Task objective: Only the lines starting at the one with "Write part 2" and ending at the one with "GLASS_IOR = 1.24" should be copied, exactly and with both ends kept.

** Start **

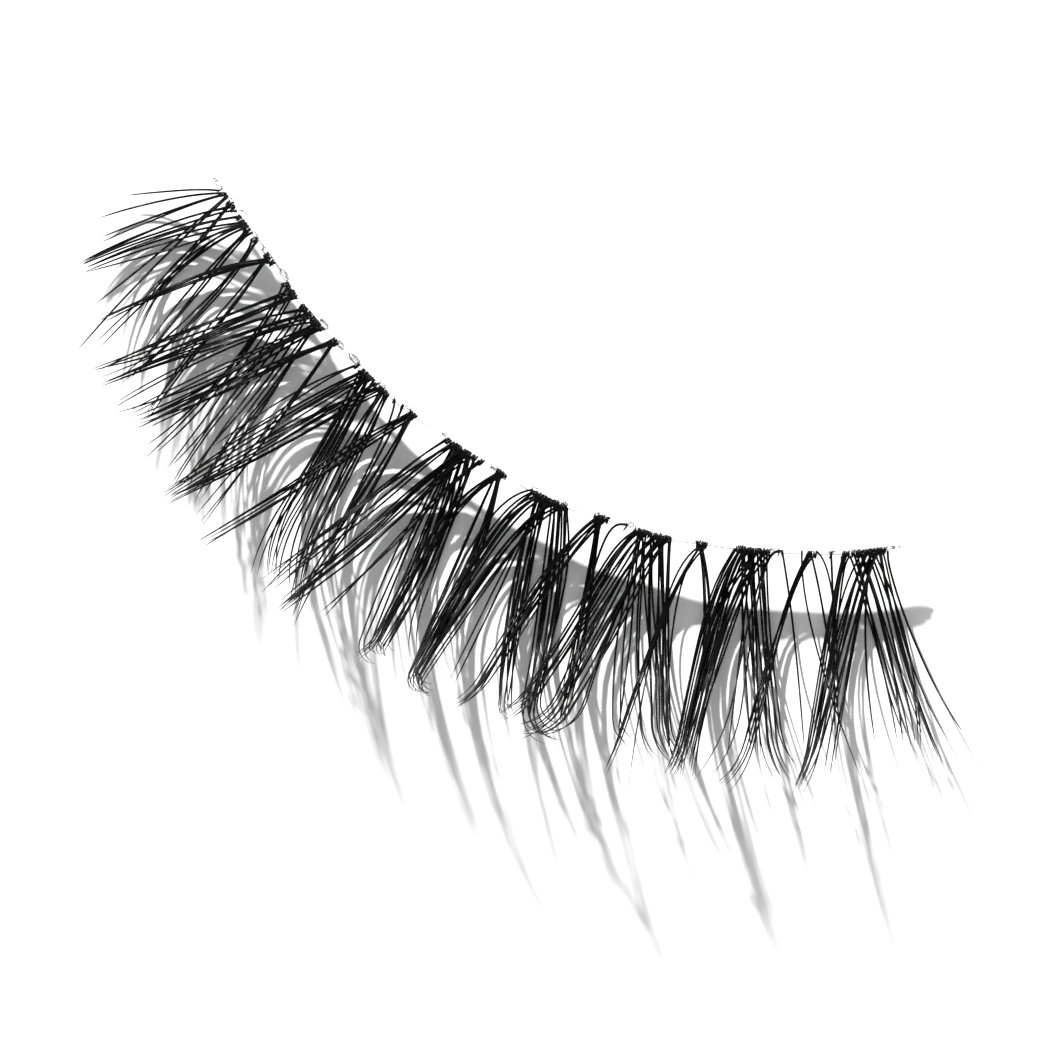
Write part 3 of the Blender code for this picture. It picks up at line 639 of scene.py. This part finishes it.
def knot_loops(bundle, line, draw):
    """(centres, radii) of the knots that tie one bundle to the band, in the layout's frame."""
    count = max(1, round(bundle.root_wide * GRID / KNOT_SPACING))
    middle = line.travel(on_plan(bundle.root_x, bundle.root_y))
    travels = middle + spots(draw, count, KNOT_LOOSE, 0.0) * bundle.root_wide * KNOT_SPREAD * GRID / 2
    outward = np.array([part for part, _ in KNOT_LOOP]) * BAND_THICKNESS
    height = np.array([part for _, part in KNOT_LOOP]) * BAND_HEIGHT
    loops = []
    for travel in travels:
        point, along, outwards = line.place(travel)
        slant = draw.normal(0.0, KNOT_VARIES) * np.linspace(1.0, -1.0, len(KNOT_LOOP))
        reach = outward * draw.uniform(*KNOT_REACH)
        plan = point[:2] + outwards * reach[:, None] + along * slant[:, None]
        loops.append(np.column_stack((plan, point[2] + height)))
    radii = KNOT_WIDTH / 2 * draw.uniform(*KNOT_SIZES, (count, 1)) * np.array(KNOT_SWELL)
    return np.array(loops), radii


def rod_mesh(name, centres, radii, sides, shades):
    """A mesh of bent rods with round sections."""
    rod = straight_rod(sides, centres.shape[1])
    data = bent_rods(name, rod, centres, radii, radii, shades)
    bpy.data.meshes.remove(rod)
    return data


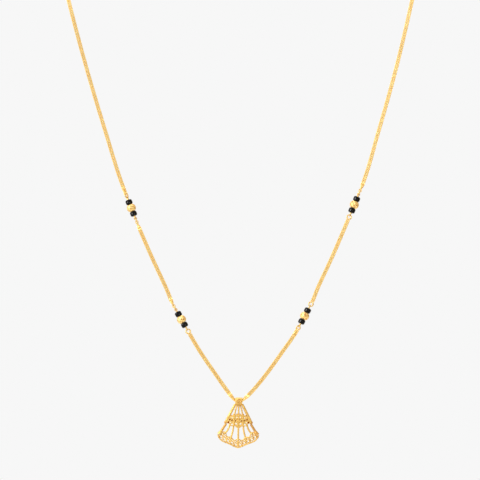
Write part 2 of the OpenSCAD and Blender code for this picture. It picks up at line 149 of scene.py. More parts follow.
# Each gold ball is turned by this much more on its wire than the one before
BALL_TURN = 37
GLASS_IOR = 1.24

# The pendant, in its own x and z from the middle of the bail, in millimetres. The fan's ribs spread
# from this height above the bail, one to each petal of the lace.
FAN_APEX = 1.96
PETAL_ANGLES = (-20.2, -10.2, 0, 10.2, 20.2)
PETAL_JOINTS = (-25.4, -15.2, -5.1, 5.1, 15.2, 25.4)
LACE_ANGLES = (-28, -25.4, -20.2, -15.2, -10.2, -5.1, 0, 5.1, 10.2, 15.2, 20.2, 25.4, 28)
# Distance of the rim and of the lace's upper edge from the apex, by the angle off straight down
RIM_REACH = [(0, 20.45), (5.1, 19.9), (10.2, 19.4), (15.2, 19.1), (20.2, 18.95), (25.4, 18.1), (28, 17.4)]
EDGE_REACH = [(0, 17.1), (5.1, 17.7), (10.2, 16.6), (15.2, 16.8), (20.2, 15.4), (25.4, 16), (28, 16.4)]
# Rings in each half petal: distance inside the rim, outside diameter and hole
CELL_RINGS = [(0.8, 1.36, 0.66), (1.85, 1.1, 0.36)]
# The rings stand this many degrees off their petal's middle, and the outer petals' further in, by this
# much for each degree off straight down
CELL_TURN = 2.6
CELL_SLANT = 0.014

# The outer bars, right side: the upper one, the lower one and its flared end, and the knob between them
UPPER_BAR = [(1.4, -1.2), (3.2, -4.7), (4.95, -8.1)]
LOWER_BAR = [(4.95, -9.1), (5.8, -10.42), (6.65, -11.75)]
FLARED_END = [(6.65, -11.75), (7.2, -12.61), (7.7, -13.4)]
BAR_KNOB = (5.1, -8.5, 1.36)
# The outer bars' thickness at each point, as shares of the bar's
UPPER_BAR_SWELL = (0.94, 1.03, 1)
LOWER_BAR_SWELL = (0.9, 0.92, 0.95)
# The flared end's thickness: at its start a share of the bar's, and at its middle a share of the flare's
FLARE_START = 0.95
FLARE_MIDDLE = 0.84
# The collar under the bail: half its width at the top, and its foot, right side
COLLAR_TOP = 1.4
COLLAR_FOOT = [(1.7, -1.5), (0.7, -1.85)]
COLLAR_THICKNESS = 0.9
COLLAR_ROUND = 0.12
# The cheek beside a lip of the bail: x from the lip, and z
CHEEK = [(-0.04, -1), (0.06, -1), (0.34, -1.42), (-0.04, -1.62)]
CHEEK_THICKNESS = 0.5
CHEEK_ROUND = 0.06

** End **

Answer to the exercise:
Write part 2 of the OpenSCAD and Blender code for this picture. It picks up at line 149 of scene.py. More parts follow.
# Each gold ball is turned by this much more on its wire than the one before
BALL_TURN = 37
GLASS_IOR = 1.24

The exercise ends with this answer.